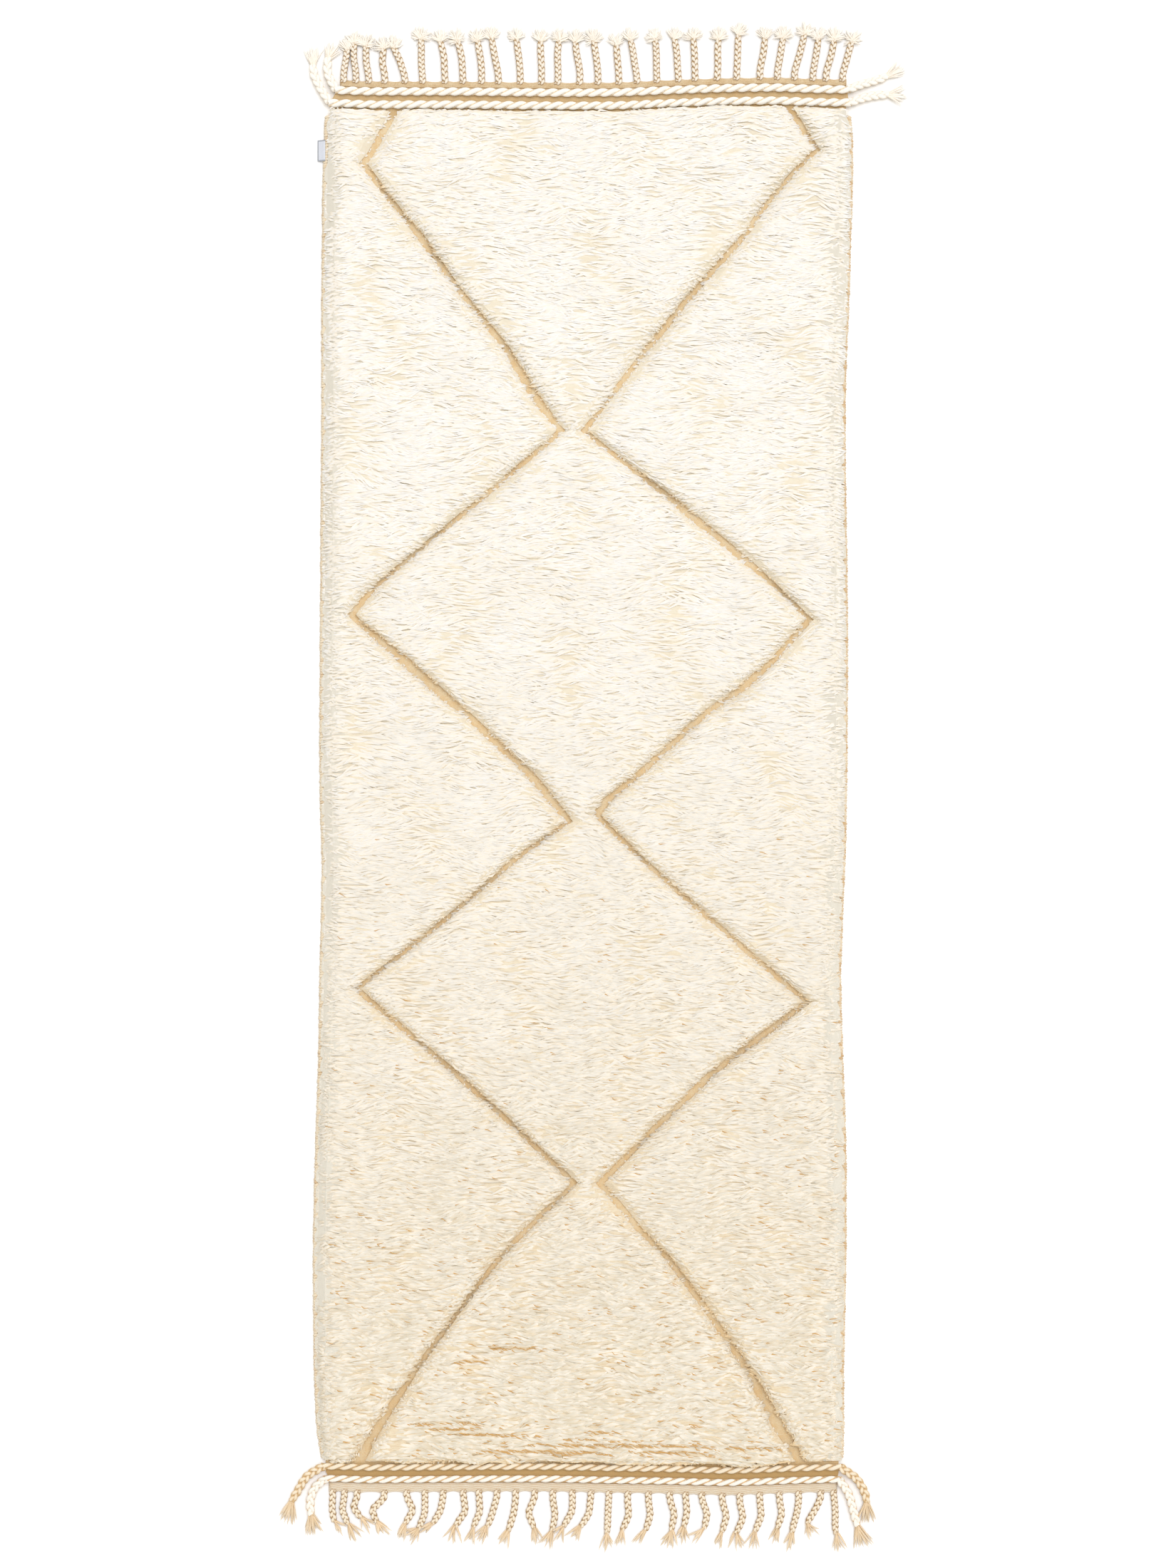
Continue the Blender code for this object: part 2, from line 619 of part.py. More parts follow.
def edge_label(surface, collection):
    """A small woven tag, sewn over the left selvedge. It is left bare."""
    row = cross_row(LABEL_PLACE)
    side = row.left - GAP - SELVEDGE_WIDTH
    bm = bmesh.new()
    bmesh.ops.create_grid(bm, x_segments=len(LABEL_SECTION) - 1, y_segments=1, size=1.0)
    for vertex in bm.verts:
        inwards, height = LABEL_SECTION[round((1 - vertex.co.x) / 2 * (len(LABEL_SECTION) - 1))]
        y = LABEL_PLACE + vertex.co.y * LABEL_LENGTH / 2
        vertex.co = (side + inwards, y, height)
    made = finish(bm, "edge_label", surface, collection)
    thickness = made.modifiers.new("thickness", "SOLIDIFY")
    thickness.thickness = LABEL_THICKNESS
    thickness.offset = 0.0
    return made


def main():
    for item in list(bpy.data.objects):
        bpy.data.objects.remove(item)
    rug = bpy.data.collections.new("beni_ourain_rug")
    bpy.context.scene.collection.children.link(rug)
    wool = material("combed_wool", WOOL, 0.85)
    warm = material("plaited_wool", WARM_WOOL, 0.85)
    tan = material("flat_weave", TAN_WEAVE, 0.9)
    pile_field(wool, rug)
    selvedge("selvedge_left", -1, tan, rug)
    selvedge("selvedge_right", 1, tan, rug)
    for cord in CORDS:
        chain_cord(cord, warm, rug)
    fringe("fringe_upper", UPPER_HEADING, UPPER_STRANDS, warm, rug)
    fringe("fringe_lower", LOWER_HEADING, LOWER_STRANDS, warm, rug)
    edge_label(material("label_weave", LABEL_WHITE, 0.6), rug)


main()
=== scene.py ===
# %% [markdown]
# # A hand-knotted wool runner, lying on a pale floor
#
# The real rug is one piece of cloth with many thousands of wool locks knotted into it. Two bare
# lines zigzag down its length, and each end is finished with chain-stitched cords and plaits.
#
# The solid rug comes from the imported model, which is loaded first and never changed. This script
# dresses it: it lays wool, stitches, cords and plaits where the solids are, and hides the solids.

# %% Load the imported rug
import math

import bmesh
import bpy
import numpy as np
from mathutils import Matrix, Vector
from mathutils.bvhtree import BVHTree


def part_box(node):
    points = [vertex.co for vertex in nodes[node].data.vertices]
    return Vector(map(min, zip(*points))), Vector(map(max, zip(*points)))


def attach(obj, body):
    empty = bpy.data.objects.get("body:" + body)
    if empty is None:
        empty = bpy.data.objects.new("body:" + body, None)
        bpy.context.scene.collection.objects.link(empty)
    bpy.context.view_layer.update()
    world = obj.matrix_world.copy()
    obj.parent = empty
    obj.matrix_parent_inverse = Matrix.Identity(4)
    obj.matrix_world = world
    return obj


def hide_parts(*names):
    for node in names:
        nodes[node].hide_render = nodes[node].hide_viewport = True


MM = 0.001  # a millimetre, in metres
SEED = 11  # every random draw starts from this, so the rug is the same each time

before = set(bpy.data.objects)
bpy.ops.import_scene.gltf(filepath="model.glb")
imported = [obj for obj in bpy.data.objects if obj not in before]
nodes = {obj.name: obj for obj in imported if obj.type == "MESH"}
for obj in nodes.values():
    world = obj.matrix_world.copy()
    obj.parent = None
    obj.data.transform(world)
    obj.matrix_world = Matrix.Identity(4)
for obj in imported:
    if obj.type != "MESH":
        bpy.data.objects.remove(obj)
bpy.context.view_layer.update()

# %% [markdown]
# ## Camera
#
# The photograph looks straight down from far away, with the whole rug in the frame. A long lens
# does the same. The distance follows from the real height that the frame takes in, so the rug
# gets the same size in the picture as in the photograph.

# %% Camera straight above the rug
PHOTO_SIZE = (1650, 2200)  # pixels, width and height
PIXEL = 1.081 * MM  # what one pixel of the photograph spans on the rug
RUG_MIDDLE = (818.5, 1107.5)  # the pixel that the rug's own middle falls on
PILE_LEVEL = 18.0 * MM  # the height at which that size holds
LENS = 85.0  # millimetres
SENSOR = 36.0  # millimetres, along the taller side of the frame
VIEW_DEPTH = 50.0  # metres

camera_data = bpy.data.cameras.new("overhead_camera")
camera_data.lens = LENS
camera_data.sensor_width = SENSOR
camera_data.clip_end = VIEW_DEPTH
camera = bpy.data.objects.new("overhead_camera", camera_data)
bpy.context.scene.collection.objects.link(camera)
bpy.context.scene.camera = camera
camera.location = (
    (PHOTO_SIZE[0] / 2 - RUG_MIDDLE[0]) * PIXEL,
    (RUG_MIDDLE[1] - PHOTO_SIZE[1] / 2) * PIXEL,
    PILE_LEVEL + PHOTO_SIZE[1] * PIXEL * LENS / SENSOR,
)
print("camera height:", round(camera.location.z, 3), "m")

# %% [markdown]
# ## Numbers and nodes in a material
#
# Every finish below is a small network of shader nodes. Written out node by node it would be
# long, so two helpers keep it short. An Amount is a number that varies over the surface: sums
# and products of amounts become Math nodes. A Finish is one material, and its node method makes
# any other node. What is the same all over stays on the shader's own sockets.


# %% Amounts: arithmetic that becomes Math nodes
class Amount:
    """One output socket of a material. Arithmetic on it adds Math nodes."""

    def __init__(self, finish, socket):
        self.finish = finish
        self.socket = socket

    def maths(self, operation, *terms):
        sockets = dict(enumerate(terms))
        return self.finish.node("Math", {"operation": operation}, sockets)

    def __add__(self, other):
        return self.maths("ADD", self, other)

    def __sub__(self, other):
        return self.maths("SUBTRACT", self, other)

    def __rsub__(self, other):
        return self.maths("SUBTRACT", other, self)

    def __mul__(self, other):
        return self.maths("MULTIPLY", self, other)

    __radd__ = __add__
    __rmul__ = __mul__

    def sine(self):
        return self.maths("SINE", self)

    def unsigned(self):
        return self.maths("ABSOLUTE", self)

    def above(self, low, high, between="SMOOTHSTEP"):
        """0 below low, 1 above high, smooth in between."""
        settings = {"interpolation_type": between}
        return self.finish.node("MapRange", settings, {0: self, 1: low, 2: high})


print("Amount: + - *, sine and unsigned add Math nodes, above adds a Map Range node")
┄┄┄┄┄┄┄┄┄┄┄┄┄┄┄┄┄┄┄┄
◆ Task description:
Only the lines from the one holding "thickness.thickness = LABEL_THICKNESS" through the one holding "for node in" are wanted; retype them exactly.

◆ Written response:
    thickness.thickness = LABEL_THICKNESS
    thickness.offset = 0.0
    return made


def main():
    for item in list(bpy.data.objects):
        bpy.data.objects.remove(item)
    rug = bpy.data.collections.new("beni_ourain_rug")
    bpy.context.scene.collection.children.link(rug)
    wool = material("combed_wool", WOOL, 0.85)
    warm = material("plaited_wool", WARM_WOOL, 0.85)
    tan = material("flat_weave", TAN_WEAVE, 0.9)
    pile_field(wool, rug)
    selvedge("selvedge_left", -1, tan, rug)
    selvedge("selvedge_right", 1, tan, rug)
    for cord in CORDS:
        chain_cord(cord, warm, rug)
    fringe("fringe_upper", UPPER_HEADING, UPPER_STRANDS, warm, rug)
    fringe("fringe_lower", LOWER_HEADING, LOWER_STRANDS, warm, rug)
    edge_label(material("label_weave", LABEL_WHITE, 0.6), rug)


main()
=== scene.py ===
# %% [markdown]
# # A hand-knotted wool runner, lying on a pale floor
#
# The real rug is one piece of cloth with many thousands of wool locks knotted into it. Two bare
# lines zigzag down its length, and each end is finished with chain-stitched cords and plaits.
#
# The solid rug comes from the imported model, which is loaded first and never changed. This script
# dresses it: it lays wool, stitches, cords and plaits where the solids are, and hides the solids.

# %% Load the imported rug
import math

import bmesh
import bpy
import numpy as np
from mathutils import Matrix, Vector
from mathutils.bvhtree import BVHTree


def part_box(node):
    points = [vertex.co for vertex in nodes[node].data.vertices]
    return Vector(map(min, zip(*points))), Vector(map(max, zip(*points)))


def attach(obj, body):
    empty = bpy.data.objects.get("body:" + body)
    if empty is None:
        empty = bpy.data.objects.new("body:" + body, None)
        bpy.context.scene.collection.objects.link(empty)
    bpy.context.view_layer.update()
    world = obj.matrix_world.copy()
    obj.parent = empty
    obj.matrix_parent_inverse = Matrix.Identity(4)
    obj.matrix_world = world
    return obj


def hide_parts(*names):
    for node in names:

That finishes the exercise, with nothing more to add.